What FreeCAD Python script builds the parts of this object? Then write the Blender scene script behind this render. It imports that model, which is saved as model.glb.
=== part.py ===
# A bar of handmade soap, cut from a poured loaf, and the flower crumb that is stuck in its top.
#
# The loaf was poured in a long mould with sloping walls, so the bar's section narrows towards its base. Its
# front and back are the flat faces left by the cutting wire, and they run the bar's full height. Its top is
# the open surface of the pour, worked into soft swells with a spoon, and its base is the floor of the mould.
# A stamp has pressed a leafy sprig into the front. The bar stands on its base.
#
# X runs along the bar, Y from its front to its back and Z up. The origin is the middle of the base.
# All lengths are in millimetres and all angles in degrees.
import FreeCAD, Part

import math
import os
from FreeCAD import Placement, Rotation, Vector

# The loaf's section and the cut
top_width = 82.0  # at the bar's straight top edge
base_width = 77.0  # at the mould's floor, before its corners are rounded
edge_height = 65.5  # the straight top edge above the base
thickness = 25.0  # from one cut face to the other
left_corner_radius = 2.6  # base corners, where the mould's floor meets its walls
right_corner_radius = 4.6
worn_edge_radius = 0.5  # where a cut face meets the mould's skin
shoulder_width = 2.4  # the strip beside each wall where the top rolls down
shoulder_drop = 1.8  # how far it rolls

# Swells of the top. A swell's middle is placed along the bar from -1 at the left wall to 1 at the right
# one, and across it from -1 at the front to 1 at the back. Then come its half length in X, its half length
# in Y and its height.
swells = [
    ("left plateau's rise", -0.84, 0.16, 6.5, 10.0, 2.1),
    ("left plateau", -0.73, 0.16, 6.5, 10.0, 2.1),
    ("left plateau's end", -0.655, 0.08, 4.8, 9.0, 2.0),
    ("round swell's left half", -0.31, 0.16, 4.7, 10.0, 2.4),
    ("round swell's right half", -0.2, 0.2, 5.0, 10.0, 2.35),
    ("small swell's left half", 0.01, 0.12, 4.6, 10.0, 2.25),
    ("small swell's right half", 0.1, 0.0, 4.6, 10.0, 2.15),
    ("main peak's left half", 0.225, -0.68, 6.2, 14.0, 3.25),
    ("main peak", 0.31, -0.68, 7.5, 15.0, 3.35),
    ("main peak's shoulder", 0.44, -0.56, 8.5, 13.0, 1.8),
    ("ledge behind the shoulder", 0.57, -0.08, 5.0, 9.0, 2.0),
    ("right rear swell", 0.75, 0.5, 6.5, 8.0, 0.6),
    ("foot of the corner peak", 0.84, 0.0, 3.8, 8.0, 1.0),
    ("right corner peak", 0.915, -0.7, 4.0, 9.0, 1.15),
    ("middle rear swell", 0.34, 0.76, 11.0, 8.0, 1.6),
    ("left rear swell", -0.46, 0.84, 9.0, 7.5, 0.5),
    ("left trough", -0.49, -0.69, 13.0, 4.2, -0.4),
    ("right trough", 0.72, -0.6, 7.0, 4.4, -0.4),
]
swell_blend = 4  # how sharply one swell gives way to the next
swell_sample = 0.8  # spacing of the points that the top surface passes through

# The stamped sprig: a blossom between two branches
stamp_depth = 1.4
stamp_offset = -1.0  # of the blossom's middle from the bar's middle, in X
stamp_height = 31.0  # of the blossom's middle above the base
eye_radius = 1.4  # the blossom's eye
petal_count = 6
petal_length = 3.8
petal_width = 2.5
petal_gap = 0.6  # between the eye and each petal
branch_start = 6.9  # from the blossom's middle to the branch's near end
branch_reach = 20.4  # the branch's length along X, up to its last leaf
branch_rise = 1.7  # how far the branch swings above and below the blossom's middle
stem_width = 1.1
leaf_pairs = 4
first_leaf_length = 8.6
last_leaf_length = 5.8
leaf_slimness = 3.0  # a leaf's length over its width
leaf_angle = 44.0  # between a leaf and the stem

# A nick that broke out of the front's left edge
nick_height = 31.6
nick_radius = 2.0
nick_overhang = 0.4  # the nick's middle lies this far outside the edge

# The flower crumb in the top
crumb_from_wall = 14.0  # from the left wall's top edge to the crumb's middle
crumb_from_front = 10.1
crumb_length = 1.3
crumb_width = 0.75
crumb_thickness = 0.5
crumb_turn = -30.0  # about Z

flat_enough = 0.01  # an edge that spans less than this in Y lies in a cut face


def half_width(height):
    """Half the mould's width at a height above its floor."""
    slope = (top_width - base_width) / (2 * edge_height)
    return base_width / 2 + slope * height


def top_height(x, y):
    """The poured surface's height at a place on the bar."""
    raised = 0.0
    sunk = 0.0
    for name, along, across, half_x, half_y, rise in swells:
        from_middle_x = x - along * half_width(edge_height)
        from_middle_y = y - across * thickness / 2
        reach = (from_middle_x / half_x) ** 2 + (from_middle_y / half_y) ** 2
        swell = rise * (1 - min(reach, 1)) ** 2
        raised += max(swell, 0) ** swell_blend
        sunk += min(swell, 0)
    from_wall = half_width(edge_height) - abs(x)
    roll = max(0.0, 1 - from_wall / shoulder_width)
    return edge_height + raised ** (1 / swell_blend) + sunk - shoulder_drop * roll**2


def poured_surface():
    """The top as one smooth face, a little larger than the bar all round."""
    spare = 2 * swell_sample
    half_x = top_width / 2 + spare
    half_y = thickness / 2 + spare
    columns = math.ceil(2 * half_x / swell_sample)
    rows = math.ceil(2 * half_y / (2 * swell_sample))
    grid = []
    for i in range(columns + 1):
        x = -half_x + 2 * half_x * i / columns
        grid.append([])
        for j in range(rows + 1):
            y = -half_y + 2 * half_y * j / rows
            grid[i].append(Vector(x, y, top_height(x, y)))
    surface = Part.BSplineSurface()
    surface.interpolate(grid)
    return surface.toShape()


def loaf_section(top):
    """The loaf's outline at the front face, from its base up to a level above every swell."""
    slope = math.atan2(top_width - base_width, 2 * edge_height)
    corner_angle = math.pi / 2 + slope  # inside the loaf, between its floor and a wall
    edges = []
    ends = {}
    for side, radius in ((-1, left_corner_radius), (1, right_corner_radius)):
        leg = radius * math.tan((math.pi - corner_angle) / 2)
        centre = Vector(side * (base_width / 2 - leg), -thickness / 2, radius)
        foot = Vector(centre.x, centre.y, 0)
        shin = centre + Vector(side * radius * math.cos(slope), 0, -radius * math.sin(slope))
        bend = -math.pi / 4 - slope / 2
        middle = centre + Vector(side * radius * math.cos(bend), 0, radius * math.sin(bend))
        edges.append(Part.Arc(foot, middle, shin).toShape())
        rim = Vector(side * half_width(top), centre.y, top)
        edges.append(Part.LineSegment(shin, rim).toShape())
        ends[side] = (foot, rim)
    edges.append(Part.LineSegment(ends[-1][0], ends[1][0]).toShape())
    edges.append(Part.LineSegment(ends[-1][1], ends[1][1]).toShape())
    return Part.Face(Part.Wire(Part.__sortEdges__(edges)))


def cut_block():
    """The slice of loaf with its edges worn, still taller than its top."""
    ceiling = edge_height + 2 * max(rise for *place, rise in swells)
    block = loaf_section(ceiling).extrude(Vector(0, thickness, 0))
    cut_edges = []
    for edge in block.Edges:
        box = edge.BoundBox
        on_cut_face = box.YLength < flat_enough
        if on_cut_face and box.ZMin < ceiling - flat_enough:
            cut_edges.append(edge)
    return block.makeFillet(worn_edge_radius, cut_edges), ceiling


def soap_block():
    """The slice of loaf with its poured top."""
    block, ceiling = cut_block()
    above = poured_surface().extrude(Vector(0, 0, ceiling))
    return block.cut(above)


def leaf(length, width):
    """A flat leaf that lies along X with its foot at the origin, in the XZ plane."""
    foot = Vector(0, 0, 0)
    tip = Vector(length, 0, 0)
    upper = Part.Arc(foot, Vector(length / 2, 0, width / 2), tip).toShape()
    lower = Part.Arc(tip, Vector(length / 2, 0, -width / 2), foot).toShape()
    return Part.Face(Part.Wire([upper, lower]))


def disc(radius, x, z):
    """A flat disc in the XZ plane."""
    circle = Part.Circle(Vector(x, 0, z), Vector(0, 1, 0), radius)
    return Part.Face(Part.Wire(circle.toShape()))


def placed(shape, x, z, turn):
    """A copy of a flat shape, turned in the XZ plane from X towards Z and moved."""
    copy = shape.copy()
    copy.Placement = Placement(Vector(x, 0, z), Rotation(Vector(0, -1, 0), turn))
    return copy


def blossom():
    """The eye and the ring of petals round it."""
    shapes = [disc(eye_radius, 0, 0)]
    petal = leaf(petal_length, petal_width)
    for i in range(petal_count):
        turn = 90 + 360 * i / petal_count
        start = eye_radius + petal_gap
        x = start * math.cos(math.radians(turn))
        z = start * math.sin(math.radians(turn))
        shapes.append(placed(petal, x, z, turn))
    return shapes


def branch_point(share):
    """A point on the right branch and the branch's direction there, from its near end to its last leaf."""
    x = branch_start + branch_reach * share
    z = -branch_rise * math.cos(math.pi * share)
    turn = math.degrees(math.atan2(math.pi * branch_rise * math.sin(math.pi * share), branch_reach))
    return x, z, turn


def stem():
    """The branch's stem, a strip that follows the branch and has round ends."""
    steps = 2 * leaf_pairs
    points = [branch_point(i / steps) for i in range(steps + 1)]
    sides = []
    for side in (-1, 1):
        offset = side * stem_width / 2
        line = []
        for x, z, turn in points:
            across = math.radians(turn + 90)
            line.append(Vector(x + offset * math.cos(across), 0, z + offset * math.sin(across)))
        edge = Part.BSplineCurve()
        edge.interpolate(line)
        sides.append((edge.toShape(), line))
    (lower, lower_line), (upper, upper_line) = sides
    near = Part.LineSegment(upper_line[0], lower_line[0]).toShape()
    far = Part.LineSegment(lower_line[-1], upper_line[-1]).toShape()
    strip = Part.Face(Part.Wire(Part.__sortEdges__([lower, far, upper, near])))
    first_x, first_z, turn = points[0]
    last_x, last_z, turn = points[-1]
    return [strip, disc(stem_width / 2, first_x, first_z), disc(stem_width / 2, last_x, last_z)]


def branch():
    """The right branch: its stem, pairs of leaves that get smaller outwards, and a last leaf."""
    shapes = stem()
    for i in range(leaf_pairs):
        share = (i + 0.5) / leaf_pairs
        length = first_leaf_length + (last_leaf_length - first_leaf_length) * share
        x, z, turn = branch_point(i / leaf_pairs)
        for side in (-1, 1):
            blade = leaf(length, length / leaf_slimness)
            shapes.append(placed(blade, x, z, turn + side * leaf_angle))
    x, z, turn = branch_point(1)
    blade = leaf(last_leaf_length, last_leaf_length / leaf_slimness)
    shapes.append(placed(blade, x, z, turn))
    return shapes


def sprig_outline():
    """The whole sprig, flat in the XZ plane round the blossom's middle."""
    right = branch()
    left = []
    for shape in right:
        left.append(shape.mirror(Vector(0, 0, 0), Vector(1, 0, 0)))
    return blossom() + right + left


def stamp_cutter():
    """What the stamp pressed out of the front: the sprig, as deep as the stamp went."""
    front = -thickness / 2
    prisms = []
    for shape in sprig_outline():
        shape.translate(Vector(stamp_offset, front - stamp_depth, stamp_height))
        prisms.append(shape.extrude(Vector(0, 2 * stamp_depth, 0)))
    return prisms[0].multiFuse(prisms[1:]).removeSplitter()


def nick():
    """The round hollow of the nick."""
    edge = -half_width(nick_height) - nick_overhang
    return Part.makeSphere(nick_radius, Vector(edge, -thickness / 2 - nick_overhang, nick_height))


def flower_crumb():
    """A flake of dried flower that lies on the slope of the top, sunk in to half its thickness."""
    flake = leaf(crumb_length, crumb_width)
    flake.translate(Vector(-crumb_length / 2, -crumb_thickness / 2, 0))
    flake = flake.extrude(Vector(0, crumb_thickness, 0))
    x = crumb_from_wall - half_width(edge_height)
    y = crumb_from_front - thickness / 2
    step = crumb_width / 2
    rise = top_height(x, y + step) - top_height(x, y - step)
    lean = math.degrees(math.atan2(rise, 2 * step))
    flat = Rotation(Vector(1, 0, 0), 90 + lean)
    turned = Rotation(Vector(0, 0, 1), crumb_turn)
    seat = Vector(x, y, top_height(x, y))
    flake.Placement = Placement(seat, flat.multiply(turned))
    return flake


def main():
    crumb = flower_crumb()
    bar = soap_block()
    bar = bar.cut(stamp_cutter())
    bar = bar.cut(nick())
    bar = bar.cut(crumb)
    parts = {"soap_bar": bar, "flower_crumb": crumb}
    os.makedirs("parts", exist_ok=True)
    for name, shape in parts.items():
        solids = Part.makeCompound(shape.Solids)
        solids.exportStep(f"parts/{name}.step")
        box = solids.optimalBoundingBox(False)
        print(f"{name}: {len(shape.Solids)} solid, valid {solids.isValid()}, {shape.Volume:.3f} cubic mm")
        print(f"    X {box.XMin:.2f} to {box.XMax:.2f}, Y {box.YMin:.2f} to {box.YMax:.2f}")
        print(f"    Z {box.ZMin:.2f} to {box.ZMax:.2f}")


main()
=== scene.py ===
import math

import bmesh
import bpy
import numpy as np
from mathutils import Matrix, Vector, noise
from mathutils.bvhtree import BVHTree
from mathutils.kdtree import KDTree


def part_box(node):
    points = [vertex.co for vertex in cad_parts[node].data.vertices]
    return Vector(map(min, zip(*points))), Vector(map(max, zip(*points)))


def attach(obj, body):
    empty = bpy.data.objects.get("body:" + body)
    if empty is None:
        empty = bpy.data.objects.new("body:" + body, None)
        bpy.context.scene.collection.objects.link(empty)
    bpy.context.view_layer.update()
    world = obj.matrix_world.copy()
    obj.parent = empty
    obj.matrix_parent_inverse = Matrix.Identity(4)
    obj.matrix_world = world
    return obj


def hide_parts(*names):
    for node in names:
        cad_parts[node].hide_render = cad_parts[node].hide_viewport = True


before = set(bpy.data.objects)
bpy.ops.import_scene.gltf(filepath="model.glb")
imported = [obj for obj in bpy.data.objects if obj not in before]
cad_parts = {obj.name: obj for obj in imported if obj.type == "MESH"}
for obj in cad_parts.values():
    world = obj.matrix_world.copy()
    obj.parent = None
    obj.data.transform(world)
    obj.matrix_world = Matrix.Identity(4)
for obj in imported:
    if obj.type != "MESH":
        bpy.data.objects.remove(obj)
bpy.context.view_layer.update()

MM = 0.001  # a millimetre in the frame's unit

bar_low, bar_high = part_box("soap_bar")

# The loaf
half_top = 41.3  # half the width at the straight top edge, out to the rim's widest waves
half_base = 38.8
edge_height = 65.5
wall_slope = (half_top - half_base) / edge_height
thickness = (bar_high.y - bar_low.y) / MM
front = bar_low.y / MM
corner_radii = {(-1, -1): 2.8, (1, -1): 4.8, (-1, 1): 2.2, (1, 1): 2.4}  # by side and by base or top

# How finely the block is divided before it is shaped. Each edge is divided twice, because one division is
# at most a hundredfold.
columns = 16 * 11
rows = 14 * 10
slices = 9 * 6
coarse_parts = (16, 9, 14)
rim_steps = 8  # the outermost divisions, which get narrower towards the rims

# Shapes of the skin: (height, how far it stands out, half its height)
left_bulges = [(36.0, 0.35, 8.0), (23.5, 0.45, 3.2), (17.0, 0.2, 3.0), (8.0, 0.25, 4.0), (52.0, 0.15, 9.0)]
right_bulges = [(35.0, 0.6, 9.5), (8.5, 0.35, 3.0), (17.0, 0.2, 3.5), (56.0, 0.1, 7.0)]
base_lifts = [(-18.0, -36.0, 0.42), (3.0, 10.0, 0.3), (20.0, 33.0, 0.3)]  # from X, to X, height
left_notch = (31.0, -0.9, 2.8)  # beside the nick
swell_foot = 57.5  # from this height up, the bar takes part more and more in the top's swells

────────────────

Within the listing above, give again exactly every line from the line with "in imported if" through the line with "base or top", both included, and no other line.

-- Output of the task --
cad_parts = {obj.name: obj for obj in imported if obj.type == "MESH"}
for obj in cad_parts.values():
    world = obj.matrix_world.copy()
    obj.parent = None
    obj.data.transform(world)
    obj.matrix_world = Matrix.Identity(4)
for obj in imported:
    if obj.type != "MESH":
        bpy.data.objects.remove(obj)
bpy.context.view_layer.update()

MM = 0.001  # a millimetre in the frame's unit

bar_low, bar_high = part_box("soap_bar")

# The loaf
half_top = 41.3  # half the width at the straight top edge, out to the rim's widest waves
half_base = 38.8
edge_height = 65.5
wall_slope = (half_top - half_base) / edge_height
thickness = (bar_high.y - bar_low.y) / MM
front = bar_low.y / MM
corner_radii = {(-1, -1): 2.8, (1, -1): 4.8, (-1, 1): 2.2, (1, 1): 2.4}  # by side and by base or top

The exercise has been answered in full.